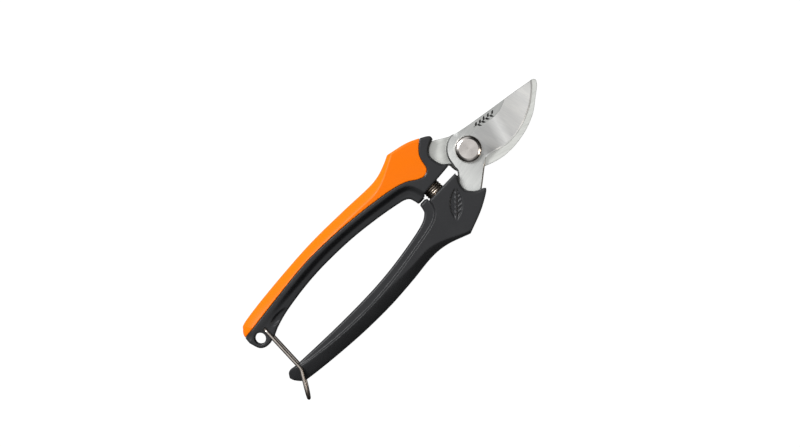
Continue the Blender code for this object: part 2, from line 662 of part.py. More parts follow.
def make_spring():
    """The return spring, and the cup with a peg that holds each of its ends."""
    peg_radius = SPRING_RADIUS - SPRING_WIRE / 2 - GAP
    back = GAP
    face = back + CUP_THICKNESS
    for name, floor_y, toward in (
        ("hook_spring_cup", HOOK_POCKET_Y, -1), ("blade_spring_cup", BLADE_POCKET_Y, 1),
    ):
        cup = turned(name, [
            (0.0, face + CUP_PEG_HEIGHT), (peg_radius, face + CUP_PEG_HEIGHT), (peg_radius, face),
            (POCKET_RADIUS - GAP, face), (POCKET_RADIUS - GAP, back), (0.0, back),
        ], steps=32)
        cup.location = (SPRING_X * MM, floor_y * MM, MID_Z * MM)
        cup.rotation_euler.x = math.radians(-90 * toward)
        add_part(cup, BOLT_STEEL)
    top = SPRING_TOP_Y - SPRING_WIRE / 2 - GAP
    bottom = SPRING_BOTTOM_Y + SPRING_WIRE / 2 + GAP
    per_turn = 12
    count = SPRING_TURNS * per_turn
    points = [
        Vector((
            SPRING_X + SPRING_RADIUS * math.cos(2 * math.pi * i / per_turn),
            bottom + (top - bottom) * i / count,
            MID_Z + SPRING_RADIUS * math.sin(2 * math.pi * i / per_turn),
        ))
        for i in range(count + 1)
    ]
    add_part(wire("return_spring", points, SPRING_WIRE), SPRING_STEEL)


def make_latch():
    """The wire loop: a stub in each side of the tail, two legs, and a round end past the blade's handle."""
    front = MID_Z + LATCH_HALF_WIDTH
    back = MID_Z - LATCH_HALF_WIDTH
    end_radius = LATCH_HALF_WIDTH - 0.05
    corners = [
        ((*LATCH_PIVOT, front - LATCH_STUB), 0.0), ((*LATCH_PIVOT, front), LATCH_WIRE),
        ((*LATCH_BEND, front), 3 * LATCH_WIRE), ((*LATCH_TIP, front), end_radius),
        ((*LATCH_TIP, back), end_radius), ((*LATCH_BEND, back), 3 * LATCH_WIRE),
        ((*LATCH_PIVOT, back), LATCH_WIRE), ((*LATCH_PIVOT, back + LATCH_STUB), 0.0),
    ]
    latch = wire("wire_latch", rounded_path(corners), LATCH_WIRE)
    pivot = Vector((*LATCH_PIVOT, MID_Z)) * MM
    latch.data.transform(Matrix.Translation(-pivot))
    latch.location = pivot
    add_part(latch, SPRING_STEEL)


make_cutting_blade()
make_counter_blade()
make_pivot()
make_hook_handle()
make_blade_handle()
make_tang_pins()
make_buffers()
make_spring()
make_latch()
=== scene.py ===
"""Bypass pruning shears, shut and latched, lying on their back."""

import math

import bmesh
import bpy
import numpy as np
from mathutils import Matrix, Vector
from mathutils.geometry import delaunay_2d_cdt


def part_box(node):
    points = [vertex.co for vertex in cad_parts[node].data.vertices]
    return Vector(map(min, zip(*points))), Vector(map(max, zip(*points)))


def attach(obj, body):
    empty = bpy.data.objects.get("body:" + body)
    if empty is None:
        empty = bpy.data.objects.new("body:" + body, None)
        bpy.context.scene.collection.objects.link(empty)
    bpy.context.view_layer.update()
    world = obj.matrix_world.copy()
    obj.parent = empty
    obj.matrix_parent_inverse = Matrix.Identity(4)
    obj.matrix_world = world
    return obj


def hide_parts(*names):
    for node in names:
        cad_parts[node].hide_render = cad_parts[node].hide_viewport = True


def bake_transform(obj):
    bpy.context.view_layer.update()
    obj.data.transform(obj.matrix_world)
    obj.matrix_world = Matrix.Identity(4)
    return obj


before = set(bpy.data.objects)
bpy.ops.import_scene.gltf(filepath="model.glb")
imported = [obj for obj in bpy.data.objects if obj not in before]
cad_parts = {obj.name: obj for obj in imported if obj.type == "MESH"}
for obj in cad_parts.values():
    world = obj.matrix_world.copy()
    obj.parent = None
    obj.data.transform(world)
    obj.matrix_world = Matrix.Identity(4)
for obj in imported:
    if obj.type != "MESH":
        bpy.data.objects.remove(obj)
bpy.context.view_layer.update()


# ---- Blade handle: black glass-filled nylon, moulded over the blade's tang ----
# One deep moulding: a flat face that rolls off to the palm side, a step down to the thinner band that the
# fingers pull on, and a stop at the end of that band. A leaf is sunk in its head.
def flow(points, per=8):
    """A smooth open run through the points, as Catmull-Rom."""
    knots = np.array(points, float)
    knots = np.vstack([2 * knots[0] - knots[1], knots, 2 * knots[-1] - knots[-2]])
    spans = []
    for a, b, c, d in zip(knots, knots[1:], knots[2:], knots[3:]):
        t = (np.arange(per) / per)[:, None]
        spans.append(0.5 * (
            2 * b + (c - a) * t + (2 * a - 5 * b + 4 * c - d) * t ** 2 + (3 * b - a - 3 * c + d) * t ** 3
        ))
    return np.vstack(spans + [knots[-2:-1]])


def outline(*runs, per=8):
    """A closed outline from smooth runs that meet at corners."""
    closed = [run + following[:1] for run, following in zip(runs, runs[1:] + runs[:1])]
    return np.vstack([flow(run, per)[:-1] for run in closed])


def distance_to(line, x, y, closed=False):
    """How far each point (x, y) is from a line of points."""
    starts = line if closed else line[:-1]
    ends = np.roll(line, -1, axis=0) if closed else line[1:]
    best = np.full(np.broadcast(x, y).shape, np.inf)
    for (ax, ay), (bx, by) in zip(starts, ends):
        dx, dy = bx - ax, by - ay
        t = np.clip(((x - ax) * dx + (y - ay) * dy) / (dx * dx + dy * dy), 0.0, 1.0)
        best = np.minimum(best, (x - ax - t * dx) ** 2 + (y - ay - t * dy) ** 2)
    return np.sqrt(best)


def depth_in(line, x, y):
    """How deep each point is inside a closed outline, below zero outside."""
    inside = np.zeros(np.broadcast(x, y).shape, bool)
    for (ax, ay), (bx, by) in zip(line, np.roll(line, -1, axis=0)):
        if ay == by:
            continue
        crosses = ((ay > y) != (by > y)) & (x < (bx - ax) * (y - ay) / (by - ay) + ax)
        inside ^= crosses
    far = distance_to(line, x, y, closed=True)
    return np.where(inside, far, -far)


def ease(value, low, high):
    """0 at low and 1 at high, smooth between."""
    t = np.clip((value - low) / (high - low), 0.0, 1.0)
    return t * t * (3 - 2 * t)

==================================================

--- Aim ---
Repeat word for word the lines from the line containing "make_cutting_blade()" to the line containing "bpy.context.scene.collection.objects.link(empty)", both lines included; nothing else should appear.

--- Response ---
make_cutting_blade()
make_counter_blade()
make_pivot()
make_hook_handle()
make_blade_handle()
make_tang_pins()
make_buffers()
make_spring()
make_latch()
=== scene.py ===
"""Bypass pruning shears, shut and latched, lying on their back."""

import math

import bmesh
import bpy
import numpy as np
from mathutils import Matrix, Vector
from mathutils.geometry import delaunay_2d_cdt


def part_box(node):
    points = [vertex.co for vertex in cad_parts[node].data.vertices]
    return Vector(map(min, zip(*points))), Vector(map(max, zip(*points)))


def attach(obj, body):
    empty = bpy.data.objects.get("body:" + body)
    if empty is None:
        empty = bpy.data.objects.new("body:" + body, None)
        bpy.context.scene.collection.objects.link(empty)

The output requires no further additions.